====== Information given

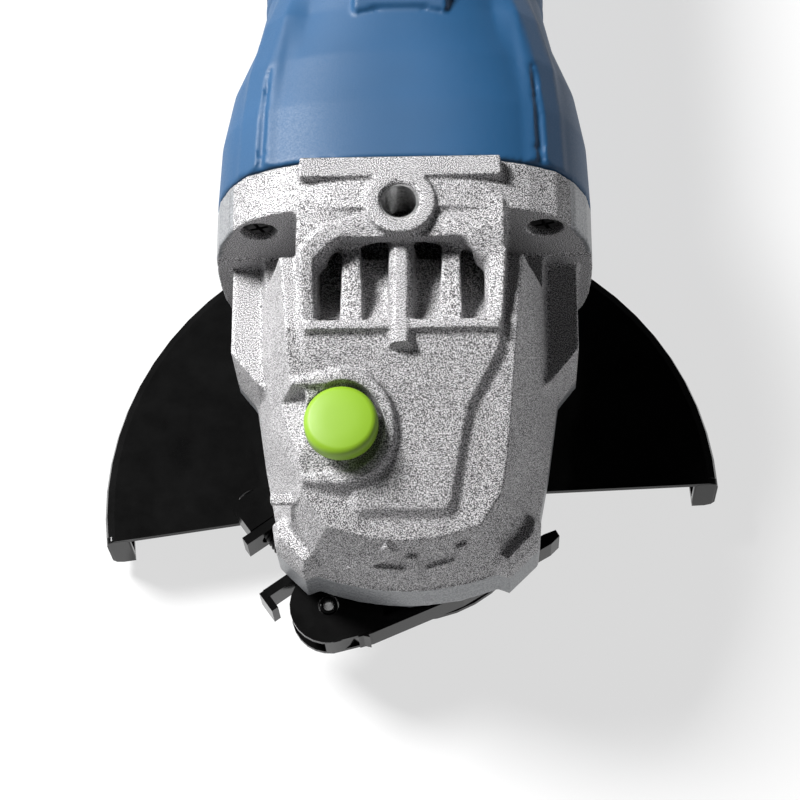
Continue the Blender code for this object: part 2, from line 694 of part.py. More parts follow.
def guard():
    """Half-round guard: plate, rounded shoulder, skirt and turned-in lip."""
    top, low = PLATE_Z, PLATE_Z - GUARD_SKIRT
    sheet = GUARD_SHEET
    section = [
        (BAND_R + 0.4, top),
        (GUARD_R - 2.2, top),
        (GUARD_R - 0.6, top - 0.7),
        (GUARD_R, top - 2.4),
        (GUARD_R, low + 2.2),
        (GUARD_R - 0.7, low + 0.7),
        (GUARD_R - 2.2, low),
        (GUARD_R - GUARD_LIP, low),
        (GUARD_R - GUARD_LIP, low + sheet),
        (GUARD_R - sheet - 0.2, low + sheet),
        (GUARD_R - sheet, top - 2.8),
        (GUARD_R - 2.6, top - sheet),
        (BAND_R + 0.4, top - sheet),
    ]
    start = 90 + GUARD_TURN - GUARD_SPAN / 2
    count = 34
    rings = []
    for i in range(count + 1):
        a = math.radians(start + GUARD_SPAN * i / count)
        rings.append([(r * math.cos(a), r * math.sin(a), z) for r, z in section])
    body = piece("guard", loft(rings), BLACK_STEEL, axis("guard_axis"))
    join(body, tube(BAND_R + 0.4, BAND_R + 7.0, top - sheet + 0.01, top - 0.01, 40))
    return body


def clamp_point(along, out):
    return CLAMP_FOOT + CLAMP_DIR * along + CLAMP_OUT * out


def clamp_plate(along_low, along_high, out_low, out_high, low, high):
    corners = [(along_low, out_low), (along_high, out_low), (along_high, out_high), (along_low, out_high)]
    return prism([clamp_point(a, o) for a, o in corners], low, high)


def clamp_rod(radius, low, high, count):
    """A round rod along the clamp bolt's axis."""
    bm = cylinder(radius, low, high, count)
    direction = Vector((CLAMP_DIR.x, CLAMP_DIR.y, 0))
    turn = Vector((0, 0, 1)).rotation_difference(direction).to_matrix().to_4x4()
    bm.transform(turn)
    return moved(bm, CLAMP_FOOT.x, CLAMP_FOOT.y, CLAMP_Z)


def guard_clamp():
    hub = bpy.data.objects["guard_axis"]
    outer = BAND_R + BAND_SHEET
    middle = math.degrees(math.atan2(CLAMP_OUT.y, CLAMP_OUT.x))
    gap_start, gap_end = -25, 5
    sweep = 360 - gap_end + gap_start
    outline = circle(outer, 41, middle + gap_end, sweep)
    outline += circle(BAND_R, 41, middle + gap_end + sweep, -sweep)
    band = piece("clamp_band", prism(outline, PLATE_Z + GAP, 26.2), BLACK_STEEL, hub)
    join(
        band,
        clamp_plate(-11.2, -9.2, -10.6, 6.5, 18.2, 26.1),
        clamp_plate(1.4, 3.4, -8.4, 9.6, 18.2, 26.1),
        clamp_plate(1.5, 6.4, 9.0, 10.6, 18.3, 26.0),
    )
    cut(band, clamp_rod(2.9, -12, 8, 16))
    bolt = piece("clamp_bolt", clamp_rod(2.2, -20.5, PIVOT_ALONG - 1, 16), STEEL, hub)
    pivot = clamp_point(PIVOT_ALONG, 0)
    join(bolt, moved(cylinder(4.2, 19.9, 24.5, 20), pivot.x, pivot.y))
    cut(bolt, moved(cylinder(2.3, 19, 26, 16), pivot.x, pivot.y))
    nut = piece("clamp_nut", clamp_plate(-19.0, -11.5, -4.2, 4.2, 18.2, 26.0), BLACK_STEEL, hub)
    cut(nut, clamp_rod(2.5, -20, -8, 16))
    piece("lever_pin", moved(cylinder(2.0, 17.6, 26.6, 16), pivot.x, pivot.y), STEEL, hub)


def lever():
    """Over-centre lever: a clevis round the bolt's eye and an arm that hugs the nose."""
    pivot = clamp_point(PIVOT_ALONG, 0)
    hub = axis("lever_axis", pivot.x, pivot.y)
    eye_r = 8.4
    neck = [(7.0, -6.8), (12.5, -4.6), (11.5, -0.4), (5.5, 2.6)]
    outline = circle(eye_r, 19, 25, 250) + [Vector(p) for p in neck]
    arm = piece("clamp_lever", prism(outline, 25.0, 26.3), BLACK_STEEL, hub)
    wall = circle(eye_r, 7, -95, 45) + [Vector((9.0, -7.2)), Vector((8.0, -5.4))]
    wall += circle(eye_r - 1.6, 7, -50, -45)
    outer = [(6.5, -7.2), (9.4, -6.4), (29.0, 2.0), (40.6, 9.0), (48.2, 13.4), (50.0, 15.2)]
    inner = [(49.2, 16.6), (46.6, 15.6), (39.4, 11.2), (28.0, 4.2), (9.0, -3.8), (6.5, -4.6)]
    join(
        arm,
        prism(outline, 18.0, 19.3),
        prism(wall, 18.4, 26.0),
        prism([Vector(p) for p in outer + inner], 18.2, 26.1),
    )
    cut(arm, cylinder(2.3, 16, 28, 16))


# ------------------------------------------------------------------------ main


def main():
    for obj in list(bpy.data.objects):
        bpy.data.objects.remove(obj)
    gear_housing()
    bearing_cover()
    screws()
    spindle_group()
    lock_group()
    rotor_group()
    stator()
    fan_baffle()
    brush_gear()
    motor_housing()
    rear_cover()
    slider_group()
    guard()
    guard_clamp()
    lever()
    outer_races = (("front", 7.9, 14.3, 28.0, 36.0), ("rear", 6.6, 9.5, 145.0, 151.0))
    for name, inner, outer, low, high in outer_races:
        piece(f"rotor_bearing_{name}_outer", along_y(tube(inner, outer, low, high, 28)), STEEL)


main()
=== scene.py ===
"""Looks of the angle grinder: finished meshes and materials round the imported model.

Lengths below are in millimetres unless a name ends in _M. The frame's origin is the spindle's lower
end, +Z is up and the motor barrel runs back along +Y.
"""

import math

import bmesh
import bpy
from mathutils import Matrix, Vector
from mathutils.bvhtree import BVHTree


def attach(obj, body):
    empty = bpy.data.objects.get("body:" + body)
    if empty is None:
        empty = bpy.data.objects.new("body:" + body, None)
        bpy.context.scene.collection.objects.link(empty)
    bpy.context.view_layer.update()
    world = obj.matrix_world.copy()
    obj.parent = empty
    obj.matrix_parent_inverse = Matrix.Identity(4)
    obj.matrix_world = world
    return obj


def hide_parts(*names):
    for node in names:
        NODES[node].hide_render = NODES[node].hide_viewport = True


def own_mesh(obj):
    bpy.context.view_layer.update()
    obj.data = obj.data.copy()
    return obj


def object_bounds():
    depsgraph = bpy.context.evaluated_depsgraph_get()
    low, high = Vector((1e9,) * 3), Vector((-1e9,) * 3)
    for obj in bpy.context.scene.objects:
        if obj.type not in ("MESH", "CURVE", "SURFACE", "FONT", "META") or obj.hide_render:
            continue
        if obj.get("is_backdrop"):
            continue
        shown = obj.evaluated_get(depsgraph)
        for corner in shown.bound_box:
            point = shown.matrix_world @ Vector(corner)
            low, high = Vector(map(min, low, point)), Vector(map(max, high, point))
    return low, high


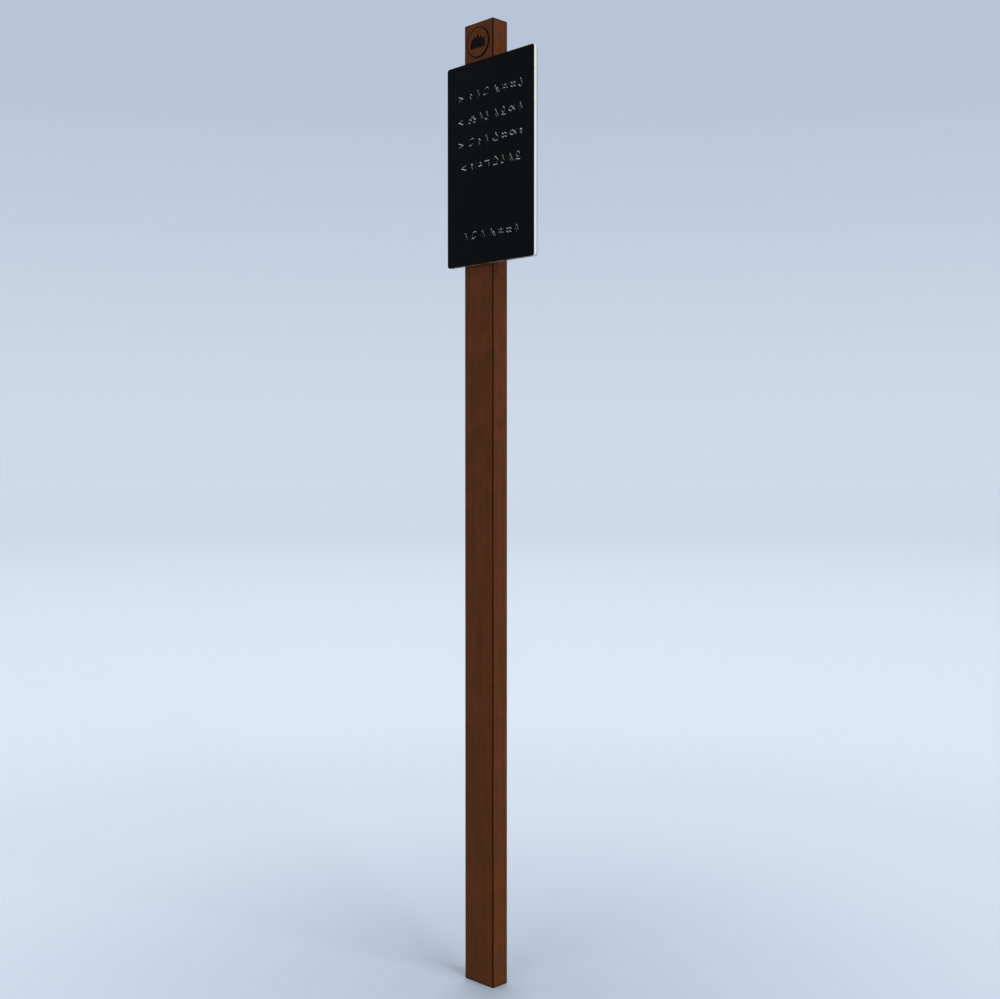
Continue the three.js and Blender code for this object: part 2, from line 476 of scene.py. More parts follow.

============

Set down, without any change, only the lines from the line that holds "brush_gear()" through the line that holds "the imported model.", both lines included.

    brush_gear()
    motor_housing()
    rear_cover()
    slider_group()
    guard()
    guard_clamp()
    lever()
    outer_races = (("front", 7.9, 14.3, 28.0, 36.0), ("rear", 6.6, 9.5, 145.0, 151.0))
    for name, inner, outer, low, high in outer_races:
        piece(f"rotor_bearing_{name}_outer", along_y(tube(inner, outer, low, high, 28)), STEEL)


main()
=== scene.py ===
"""Looks of the angle grinder: finished meshes and materials round the imported model.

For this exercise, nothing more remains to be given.